Exercise goal: Wherever "type" appears in a line, list that line.
* * * * * * * * *
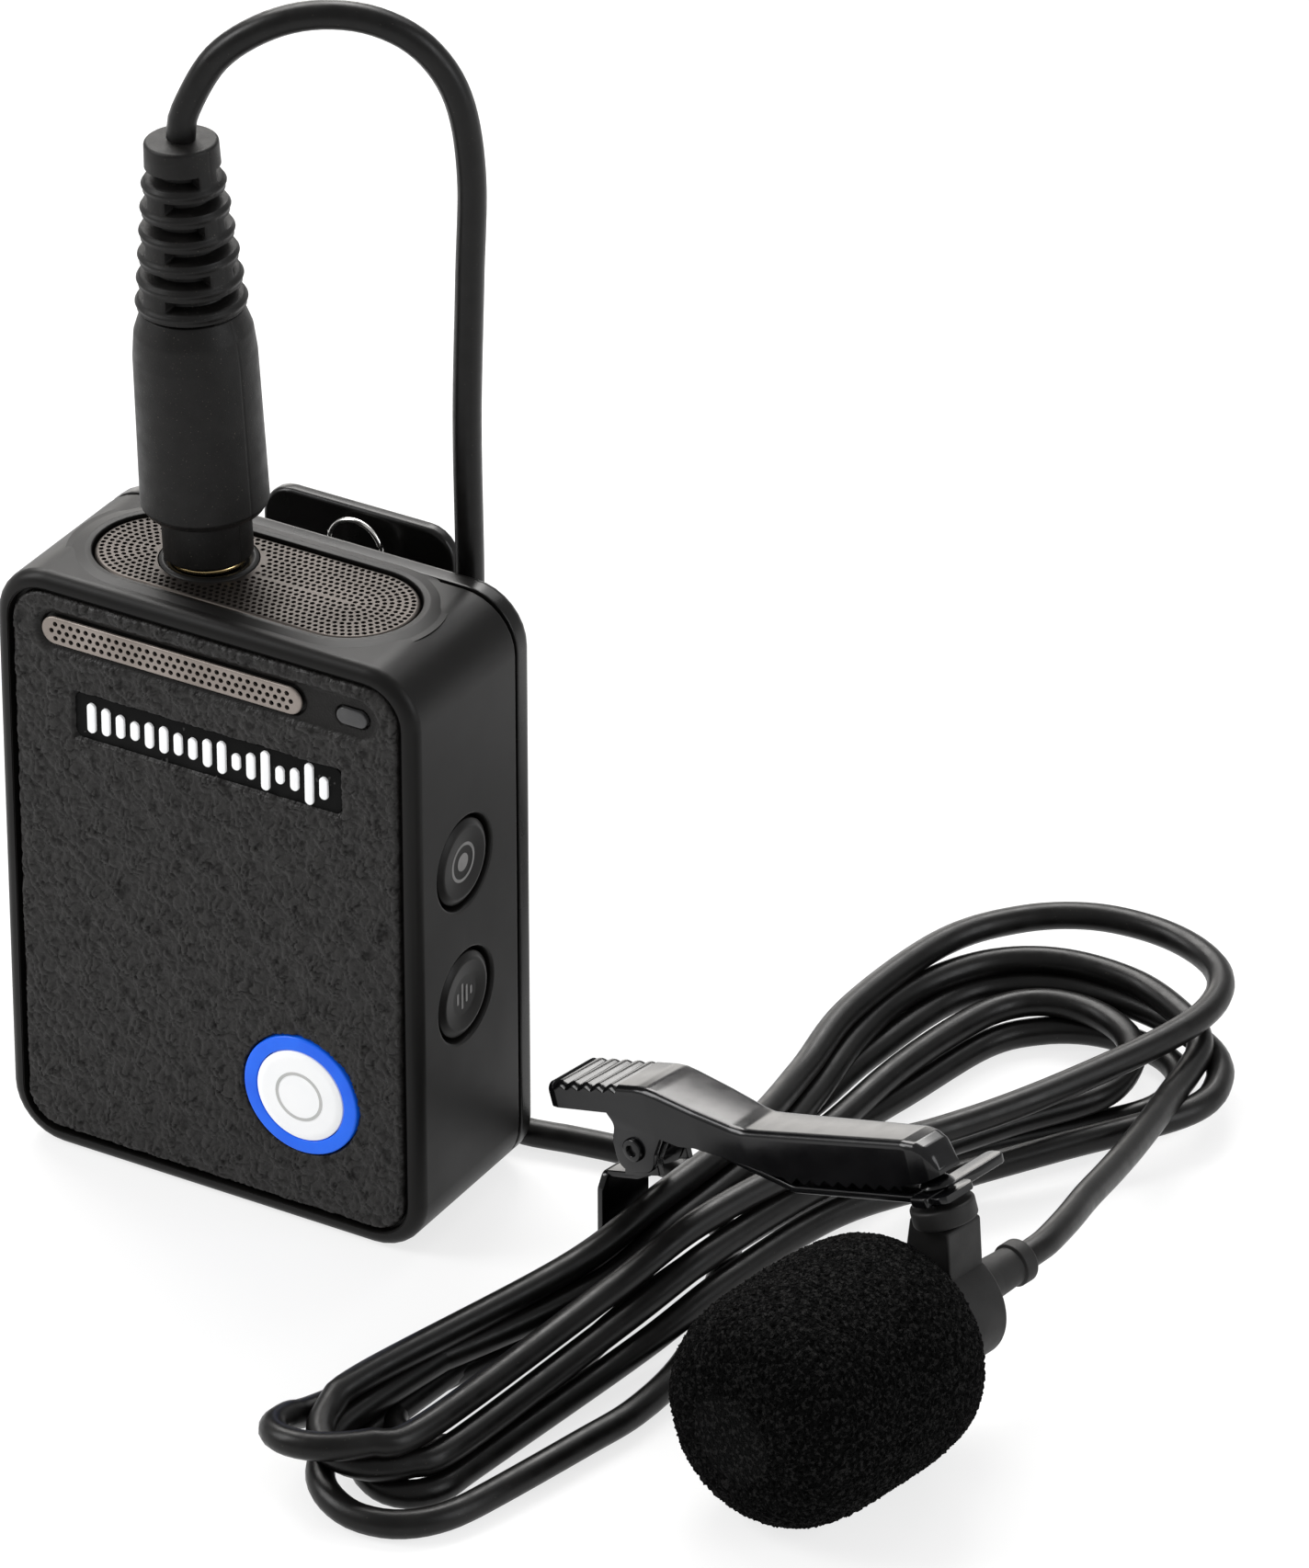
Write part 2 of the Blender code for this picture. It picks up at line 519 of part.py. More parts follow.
# ------------------------------------------------------------------ microphone
def microphone():
    mic = empty("mic_frame", (MIC_X, MIC_Y, FOAM_R), (0, 0, MIC_TURN))
    along = empty("mic_axis", (0, 0, 0), (math.radians(-90), 0, 0), mic)
    squareness = 2 / 3.6
    outside = []
    count = 14
    for i in range(count + 1):
        a = math.pi / 2 - math.pi * i / count
        z = math.copysign(abs(math.sin(a)) ** squareness, math.sin(a)) * FOAM_L
        r = abs(math.cos(a)) ** squareness * FOAM_R
        if r > BODY_R + GAP or a < 0:
            outside.append((r if i < count else 0.0, z))
    bore = BODY_R + GAP
    turned("foam_windscreen", [(bore, FOAM_L)] + outside + [(0, -6.4 * MM), (bore, -6.4 * MM)],
           "foam", along, steps=28, closed=True)
    turned("mic_body", [(BODY_R, 14.4 * MM), (BODY_R, -4.3 * MM), (BODY_R - 0.6 * MM, -4.3 * MM),
                        (BODY_R - 0.6 * MM, 13.2 * MM), (1.0 * MM, 13.2 * MM), (1.0 * MM, 14.4 * MM)],
           "grey_plastic", along, closed=True)
    cylinder("mic_front_mesh", (0, 0, -5.6 * MM), (0, 0, -4.6 * MM), BODY_R, "grille", along)
    cylinder("mic_capsule", (0, 0, -4.0 * MM), (0, 0, 0.5 * MM), 2.5 * MM, "steel", along)
    turned("mic_strain_relief", [(0, RELIEF_END), (1.65 * MM, RELIEF_END), (1.65 * MM, 20.6 * MM),
                                 (1.45 * MM, 20.4 * MM), (1.95 * MM, 14.7 * MM), (0, 14.7 * MM)],
           "grey_plastic", along, steps=20)
    holder(mic, along)
    tie_clip(mic)
    return mic


def holder(mic, along):
    ring = turned("mic_holder", [(RING_OUT_R, RING_TO), (RING_OUT_R, RING_FROM),
                                 (BODY_R + 0.1 * MM, RING_FROM), (BODY_R + 0.1 * MM, RING_TO)],
                  "grey_plastic", along, steps=32, closed=True)
    frame = clip_frame(mic, "holder_clip_frame")
    width = (RING_TO - RING_FROM) / 2 - 0.1 * MM
    centre = (RING_TO + RING_FROM) / 2
    fuse(ring, slab("holder_arm", (-ARM_HALF, centre - width, 4.1 * MM),
                    (ARM_HALF, centre + width, 8.0 * MM), parent=mic))
    tab = cylinder("holder_tab", (RIVET_P, 0, -4.9 * MM), (RIVET_P, 0, -3.5 * MM), 2.4 * MM,
                   parent=frame)
    fuse(ring, tab)
    cut(ring, cylinder("holder_rivet_bore", (RIVET_P, 0, -4.3 * MM), (RIVET_P, 0, -2 * MM),
                       RIVET_BORE_R, parent=frame, sides=16))


def clip_frame(mic, name):
    """At the hinge pin: X along the jaws to the nose, Y along the pin, Z to the upper jaw."""
    return empty(name, (PIN_H, PIN_S, PIN_UP), (0, CLIP_TILT, 0), mic)


def strip(name, path, half_widths, finish=None, parent=None):
    """A sheet-metal strip: a side path of (x, z) with a half width at each point, thickened
    below the path."""
    bm = bmesh.new()
    rows = [[bm.verts.new((x, side * w, z)) for side in (-1, 1)]
            for (x, z), w in zip(path, half_widths)]
    for a, b in zip(rows, rows[1:]):
        bm.faces.new((a[0], b[0], b[1], a[1]))
    mesh = bpy.data.meshes.new(name)
    bm.to_mesh(mesh)
    bm.free()
    obj = add(name, mesh, finish, parent)
    skin = obj.modifiers.new("sheet", "SOLIDIFY")
    skin.thickness = SHEET
    skin.offset = -1.0
    return obj


def side_plate(name, points, y, thickness, parent):
    """A flat cheek in the clip's XZ plane, its middle at y."""
    plate = outline(name, [(x * MM, z * MM) for x, z in points], -thickness / 2, thickness / 2,
                    None, parent)
    plate.location = (0, y, 0)
    plate.rotation_euler = (math.radians(90), 0, 0)
    return plate


def tie_clip(mic):
    frame = clip_frame(mic, "tie_clip_frame")
    cheek = JAW_W / 2 - SHEET / 2
    top = [(-7.0, 5.0), (2.5, 5.0), (6.5, 3.6), (11.3, 1.95), (28.6, 1.95), (30.6, 1.1),
           (31.4, -0.4)]
    widths = [JAW_W, JAW_W, 4.9 * MM, BEND_W, NOSE_W, NOSE_W - 0.4 * MM, NOSE_W - MM]
    upper = strip("clip_upper_jaw", [(x * MM, z * MM) for x, z in top], [w / 2 for w in widths],
                  "black_metal", frame)
    rear = [(-7.0, 4.8), (-7.8, 3.1), (-0.6, 2.8), (-2.6, 0.6), (-2.4, -1.9), (1.2, -1.9),
            (4.2, 0.4), (6.2, 0.6), (9.6, -0.2), (9.6, 2.2), (6.4, 3.4), (2.4, 4.8)]
    for side in (-1, 1):
        fuse(upper, side_plate(f"upper_cheek_{side}", rear, side * cheek, SHEET, frame))
        teeth = [(9.0, 2.4), (9.0, -0.2), (14.0, -1.4)]
        for i in range(TEETH):
            x = 14.5 + i * TOOTH_PITCH
            teeth += [(x, -1.8), (x + TOOTH_PITCH / 2, -1.3)]
        teeth += [(27.6, -1.8), (30.4, -1.2), (30.4, 0.9), (28.5, 1.75), (11.4, 1.75)]
        y0, y1 = BEND_W / 2 + 0.1 * MM, NOSE_W / 2 - 0.25 * MM
        fang = side_plate(f"upper_side_{side}", teeth, 0, SHEET, frame)
        fang.rotation_euler = (math.radians(90), 0, side * math.atan2(y1 - y0, TAPER_L))
        fang.location = (0, side * (y0 + (y0 - y1) / 2), 0)
        fuse(upper, fang)
    cut(upper, cylinder("upper_pin_bore", (0, -4 * MM, 0), (0, 4 * MM, 0),
                        CLIP_PIN_R + RUNNING, parent=frame, sides=16))
    lower = strip("clip_lower_jaw", [(-4.5 * MM, -2.3 * MM), (30.2 * MM, -2.3 * MM)],
                  [1.95 * MM, 1.8 * MM], "black_metal", frame)
    cut(lower, slab("lower_window", (-1.8 * MM, -1.2 * MM, -4 * MM), (9.5 * MM, 1.2 * MM, -1 * MM),
                    parent=frame))
    lug = [(-2.6, -2.5), (-1.4, 0.6), (0.0, 1.2), (1.4, 0.6), (3.4, -2.5)]
    for side in (-1, 1):
        fuse(lower, side_plate(f"lower_lug_{side}", lug, side * 1.65 * MM, SHEET, frame))
    leg = slab("lower_leg", (LEG_H - SHEET, PIN_S - JAW_W / 2, -FOAM_R + GAP),
               (LEG_H, PIN_S + JAW_W / 2, -0.4 * MM), parent=mic)
    fuse(lower, leg)
    fuse(lower, slab("lower_crossbar", (27.4 * MM, -2.4 * MM, -2.95 * MM),
                     (29.0 * MM, 6.6 * MM, -2.25 * MM), parent=frame))
    cut(lower, cylinder("lower_pin_bore", (0, -4 * MM, 0), (0, 4 * MM, 0),
                        CLIP_PIN_R + RUNNING, parent=frame, sides=16))
    cut(lower, cylinder("lower_rivet_bore", (RIVET_P, 0, -4 * MM), (RIVET_P, 0, 0),
                        RIVET_BORE_R, parent=frame, sides=16))
    cylinder("clip_pin", (0, -2.9 * MM, 0), (0, 2.9 * MM, 0), CLIP_PIN_R, "black_metal", frame, sides=16)
    turned("clip_rivet", [(0, -1.4 * MM), (1.1 * MM, -1.5 * MM), (1.4 * MM, -2.0 * MM),
                          (CLIP_PIN_R, -2.0 * MM), (CLIP_PIN_R, -4.0 * MM), (0, -4.0 * MM)],
           "black_metal", empty("rivet_axis", (RIVET_P, 0, 0), parent=frame), steps=16)
    coil, turns, steps = 1.1 * MM, 2, 10
    loops = [(coil * math.sin(2 * math.pi * i / steps), -0.6 * MM + 1.2 * MM * i / (turns * steps),
              coil * math.cos(2 * math.pi * i / steps)) for i in range(turns * steps + 1)]
    arms = [(-4.6 * MM, -0.6 * MM, 2.6 * MM)], [(-3.4 * MM, 0.6 * MM, -1.2 * MM)]
    wire("clip_spring", arms[0] + loops + arms[1], 0.2 * MM, "steel", frame)


def build():
    clear_scene()
    front_housing()
    rear_cover()
    front_pieces()
    power_controls()
    side_controls()
    top_pieces()
    inside_pieces()
    belt_clip()
    plug()
    cords(microphone())


build()
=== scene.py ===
"""Looks for a lavalier microphone plugged into its clip-on wireless transmitter.

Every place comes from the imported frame: metres, +Z up, the transmitter's bottom centre at
the origin. Sizes below are in millimetres: they are multiplied by MM, or a helper does it.
"""
import json
import math

import bmesh
import bpy
import numpy as np
from mathutils import Matrix, Vector, noise
from mathutils.geometry import delaunay_2d_cdt


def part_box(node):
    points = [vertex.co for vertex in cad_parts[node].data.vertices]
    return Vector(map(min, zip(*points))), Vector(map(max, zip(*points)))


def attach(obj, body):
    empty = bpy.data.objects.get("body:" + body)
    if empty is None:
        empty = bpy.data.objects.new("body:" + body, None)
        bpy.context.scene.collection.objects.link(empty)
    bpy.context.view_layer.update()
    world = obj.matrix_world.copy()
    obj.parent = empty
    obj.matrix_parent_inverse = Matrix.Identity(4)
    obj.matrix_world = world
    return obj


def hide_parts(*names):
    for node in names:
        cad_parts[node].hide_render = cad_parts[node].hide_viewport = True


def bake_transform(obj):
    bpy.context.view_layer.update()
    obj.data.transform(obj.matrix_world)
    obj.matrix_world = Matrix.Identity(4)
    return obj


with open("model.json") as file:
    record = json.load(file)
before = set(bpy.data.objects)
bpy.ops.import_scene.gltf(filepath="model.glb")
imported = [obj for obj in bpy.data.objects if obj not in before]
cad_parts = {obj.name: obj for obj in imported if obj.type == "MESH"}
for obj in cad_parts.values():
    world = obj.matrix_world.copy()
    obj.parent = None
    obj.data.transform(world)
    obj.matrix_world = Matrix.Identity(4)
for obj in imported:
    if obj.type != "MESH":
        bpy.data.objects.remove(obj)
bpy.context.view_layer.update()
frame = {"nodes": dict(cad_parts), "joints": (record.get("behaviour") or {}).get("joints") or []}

MM = 0.001
SCREWS = 4                           # in the rear cover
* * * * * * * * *
Written response:
cad_parts = {obj.name: obj for obj in imported if obj.type == "MESH"}
    if obj.type != "MESH":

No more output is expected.